# Goal
In the entries that follow, how many lines contain the word "each"? Answer with the number only.

# Given records
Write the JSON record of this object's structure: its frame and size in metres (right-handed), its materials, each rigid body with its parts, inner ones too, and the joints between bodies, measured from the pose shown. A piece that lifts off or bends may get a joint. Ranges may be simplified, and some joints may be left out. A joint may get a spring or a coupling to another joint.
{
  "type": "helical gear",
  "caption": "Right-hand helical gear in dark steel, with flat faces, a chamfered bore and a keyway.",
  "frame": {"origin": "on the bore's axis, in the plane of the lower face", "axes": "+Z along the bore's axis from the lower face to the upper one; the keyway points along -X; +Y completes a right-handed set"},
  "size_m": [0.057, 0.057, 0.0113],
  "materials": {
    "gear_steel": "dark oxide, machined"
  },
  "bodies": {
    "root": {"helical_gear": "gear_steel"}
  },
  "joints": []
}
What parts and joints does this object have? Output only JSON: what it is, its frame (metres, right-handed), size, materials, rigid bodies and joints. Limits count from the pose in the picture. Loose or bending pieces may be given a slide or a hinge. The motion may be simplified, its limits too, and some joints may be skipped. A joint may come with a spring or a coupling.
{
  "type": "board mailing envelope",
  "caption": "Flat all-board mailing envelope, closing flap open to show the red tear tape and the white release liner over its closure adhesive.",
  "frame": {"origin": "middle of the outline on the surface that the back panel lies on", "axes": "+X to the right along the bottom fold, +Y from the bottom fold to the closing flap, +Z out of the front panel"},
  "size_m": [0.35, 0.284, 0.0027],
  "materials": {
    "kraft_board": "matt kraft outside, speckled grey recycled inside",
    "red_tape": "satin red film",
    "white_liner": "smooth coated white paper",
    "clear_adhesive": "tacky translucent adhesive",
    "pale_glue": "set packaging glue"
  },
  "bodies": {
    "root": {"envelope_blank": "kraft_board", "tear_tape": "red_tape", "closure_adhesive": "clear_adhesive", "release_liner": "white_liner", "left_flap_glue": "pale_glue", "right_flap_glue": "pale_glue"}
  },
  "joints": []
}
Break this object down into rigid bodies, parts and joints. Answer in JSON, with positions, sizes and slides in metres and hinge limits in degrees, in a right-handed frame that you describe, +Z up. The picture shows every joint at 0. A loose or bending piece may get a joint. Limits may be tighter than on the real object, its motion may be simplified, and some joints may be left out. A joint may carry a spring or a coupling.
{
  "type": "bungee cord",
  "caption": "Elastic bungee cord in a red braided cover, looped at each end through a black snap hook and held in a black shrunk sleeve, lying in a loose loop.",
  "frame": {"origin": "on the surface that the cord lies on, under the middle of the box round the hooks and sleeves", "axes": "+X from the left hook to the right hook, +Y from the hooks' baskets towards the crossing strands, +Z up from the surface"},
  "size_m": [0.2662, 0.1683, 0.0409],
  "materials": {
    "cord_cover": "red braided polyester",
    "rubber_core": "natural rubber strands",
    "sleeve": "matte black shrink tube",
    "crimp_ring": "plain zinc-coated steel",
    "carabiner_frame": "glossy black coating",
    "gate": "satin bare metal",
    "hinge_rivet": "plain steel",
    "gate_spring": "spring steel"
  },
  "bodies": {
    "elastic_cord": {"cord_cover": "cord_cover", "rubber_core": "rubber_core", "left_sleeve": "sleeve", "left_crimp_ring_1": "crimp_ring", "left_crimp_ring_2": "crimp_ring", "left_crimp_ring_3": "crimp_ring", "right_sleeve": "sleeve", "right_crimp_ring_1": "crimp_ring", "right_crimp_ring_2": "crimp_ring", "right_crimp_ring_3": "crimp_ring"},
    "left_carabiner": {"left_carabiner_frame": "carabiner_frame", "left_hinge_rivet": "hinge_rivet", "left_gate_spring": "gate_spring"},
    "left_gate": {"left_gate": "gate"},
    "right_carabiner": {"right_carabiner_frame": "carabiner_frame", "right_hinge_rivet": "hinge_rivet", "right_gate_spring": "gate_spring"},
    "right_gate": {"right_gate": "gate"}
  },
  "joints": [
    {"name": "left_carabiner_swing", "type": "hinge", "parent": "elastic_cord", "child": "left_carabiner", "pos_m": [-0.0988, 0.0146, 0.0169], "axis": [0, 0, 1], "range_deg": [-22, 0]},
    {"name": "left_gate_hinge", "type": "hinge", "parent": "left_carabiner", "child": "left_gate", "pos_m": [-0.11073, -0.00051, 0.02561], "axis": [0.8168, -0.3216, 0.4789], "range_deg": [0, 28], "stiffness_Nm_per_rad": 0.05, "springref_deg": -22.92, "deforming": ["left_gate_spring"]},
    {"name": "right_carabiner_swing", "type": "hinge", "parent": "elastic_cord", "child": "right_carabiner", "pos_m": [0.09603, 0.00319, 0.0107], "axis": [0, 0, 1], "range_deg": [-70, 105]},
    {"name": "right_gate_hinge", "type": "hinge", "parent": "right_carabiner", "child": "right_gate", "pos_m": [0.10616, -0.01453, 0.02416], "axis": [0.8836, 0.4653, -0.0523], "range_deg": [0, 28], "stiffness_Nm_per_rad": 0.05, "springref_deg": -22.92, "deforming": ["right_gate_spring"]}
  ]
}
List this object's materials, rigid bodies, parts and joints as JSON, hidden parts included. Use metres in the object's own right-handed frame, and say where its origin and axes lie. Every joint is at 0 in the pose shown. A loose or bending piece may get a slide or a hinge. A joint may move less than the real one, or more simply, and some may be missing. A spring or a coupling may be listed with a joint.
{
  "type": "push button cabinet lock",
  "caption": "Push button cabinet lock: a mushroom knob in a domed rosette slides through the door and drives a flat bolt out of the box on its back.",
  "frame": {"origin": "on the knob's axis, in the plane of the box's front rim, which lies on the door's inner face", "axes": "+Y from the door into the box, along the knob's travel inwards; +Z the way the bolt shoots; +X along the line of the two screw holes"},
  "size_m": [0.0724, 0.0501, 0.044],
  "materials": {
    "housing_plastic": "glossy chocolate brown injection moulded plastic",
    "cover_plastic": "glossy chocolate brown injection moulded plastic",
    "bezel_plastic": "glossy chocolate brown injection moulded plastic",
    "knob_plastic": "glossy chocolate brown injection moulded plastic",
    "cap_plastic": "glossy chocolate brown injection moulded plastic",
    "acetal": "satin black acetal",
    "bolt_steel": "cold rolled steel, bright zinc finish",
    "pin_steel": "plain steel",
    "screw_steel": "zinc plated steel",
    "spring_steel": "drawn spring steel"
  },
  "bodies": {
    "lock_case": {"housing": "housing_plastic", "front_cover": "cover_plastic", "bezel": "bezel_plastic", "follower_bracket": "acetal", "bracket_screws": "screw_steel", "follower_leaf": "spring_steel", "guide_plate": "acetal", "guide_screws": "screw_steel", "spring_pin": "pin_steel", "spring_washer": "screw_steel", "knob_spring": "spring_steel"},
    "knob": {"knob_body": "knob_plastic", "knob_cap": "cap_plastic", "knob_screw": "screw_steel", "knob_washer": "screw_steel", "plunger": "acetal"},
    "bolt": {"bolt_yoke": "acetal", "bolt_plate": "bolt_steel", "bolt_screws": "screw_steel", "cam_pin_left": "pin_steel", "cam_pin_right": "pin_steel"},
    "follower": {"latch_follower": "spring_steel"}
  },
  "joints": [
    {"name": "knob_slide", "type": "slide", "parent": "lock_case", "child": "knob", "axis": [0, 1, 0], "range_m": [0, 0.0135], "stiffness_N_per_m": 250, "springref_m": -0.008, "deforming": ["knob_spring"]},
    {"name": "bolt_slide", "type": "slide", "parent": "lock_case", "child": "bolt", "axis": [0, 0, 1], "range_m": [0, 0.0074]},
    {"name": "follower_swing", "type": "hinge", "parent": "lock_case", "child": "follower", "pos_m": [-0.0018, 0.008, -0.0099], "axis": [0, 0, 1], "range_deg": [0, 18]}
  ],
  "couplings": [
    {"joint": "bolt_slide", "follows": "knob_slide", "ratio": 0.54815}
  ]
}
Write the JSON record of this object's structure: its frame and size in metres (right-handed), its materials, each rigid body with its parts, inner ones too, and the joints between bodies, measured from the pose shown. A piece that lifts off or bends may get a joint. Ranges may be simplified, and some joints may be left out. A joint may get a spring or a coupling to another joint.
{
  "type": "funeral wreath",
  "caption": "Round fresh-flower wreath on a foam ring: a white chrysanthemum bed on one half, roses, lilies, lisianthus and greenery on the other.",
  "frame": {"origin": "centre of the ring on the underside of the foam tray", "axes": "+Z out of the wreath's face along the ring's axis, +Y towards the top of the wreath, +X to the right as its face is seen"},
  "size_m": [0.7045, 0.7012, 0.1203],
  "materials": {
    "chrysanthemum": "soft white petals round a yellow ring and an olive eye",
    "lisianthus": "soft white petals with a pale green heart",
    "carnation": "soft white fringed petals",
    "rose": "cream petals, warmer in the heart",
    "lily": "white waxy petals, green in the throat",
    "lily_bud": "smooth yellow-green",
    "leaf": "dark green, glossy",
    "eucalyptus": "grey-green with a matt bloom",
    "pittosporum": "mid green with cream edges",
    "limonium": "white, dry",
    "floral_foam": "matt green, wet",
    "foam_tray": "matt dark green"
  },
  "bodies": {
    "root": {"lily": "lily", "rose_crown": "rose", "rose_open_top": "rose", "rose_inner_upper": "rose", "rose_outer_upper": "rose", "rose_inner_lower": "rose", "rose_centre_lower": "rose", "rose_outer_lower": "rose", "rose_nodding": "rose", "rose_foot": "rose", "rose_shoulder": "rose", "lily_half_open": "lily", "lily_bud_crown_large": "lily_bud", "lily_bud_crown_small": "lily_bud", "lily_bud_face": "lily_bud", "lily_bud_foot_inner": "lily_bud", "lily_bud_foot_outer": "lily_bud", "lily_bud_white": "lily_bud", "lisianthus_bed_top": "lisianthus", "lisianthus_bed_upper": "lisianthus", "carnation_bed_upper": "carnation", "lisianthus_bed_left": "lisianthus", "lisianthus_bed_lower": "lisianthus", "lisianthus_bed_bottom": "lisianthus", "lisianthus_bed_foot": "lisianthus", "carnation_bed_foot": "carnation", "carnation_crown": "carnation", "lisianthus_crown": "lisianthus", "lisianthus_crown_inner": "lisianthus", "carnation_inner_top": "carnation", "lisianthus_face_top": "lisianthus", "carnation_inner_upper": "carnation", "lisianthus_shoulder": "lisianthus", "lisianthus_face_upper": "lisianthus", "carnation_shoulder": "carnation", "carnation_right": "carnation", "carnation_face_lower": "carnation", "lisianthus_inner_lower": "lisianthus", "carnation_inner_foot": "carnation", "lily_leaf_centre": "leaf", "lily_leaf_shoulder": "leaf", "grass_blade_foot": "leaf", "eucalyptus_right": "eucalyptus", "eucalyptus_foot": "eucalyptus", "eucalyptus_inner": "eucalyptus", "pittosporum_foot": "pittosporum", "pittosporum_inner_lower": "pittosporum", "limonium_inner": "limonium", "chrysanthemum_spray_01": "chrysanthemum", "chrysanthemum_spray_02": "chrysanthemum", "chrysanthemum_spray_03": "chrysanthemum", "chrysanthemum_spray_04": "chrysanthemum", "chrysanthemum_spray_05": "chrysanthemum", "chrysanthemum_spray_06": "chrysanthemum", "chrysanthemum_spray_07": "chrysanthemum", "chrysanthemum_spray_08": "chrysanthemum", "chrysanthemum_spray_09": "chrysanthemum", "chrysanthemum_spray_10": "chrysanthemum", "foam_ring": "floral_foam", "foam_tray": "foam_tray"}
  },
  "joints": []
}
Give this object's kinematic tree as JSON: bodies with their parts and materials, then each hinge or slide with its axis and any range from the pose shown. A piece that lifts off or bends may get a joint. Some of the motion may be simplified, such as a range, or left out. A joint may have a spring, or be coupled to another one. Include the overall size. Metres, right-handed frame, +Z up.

# Final answer
4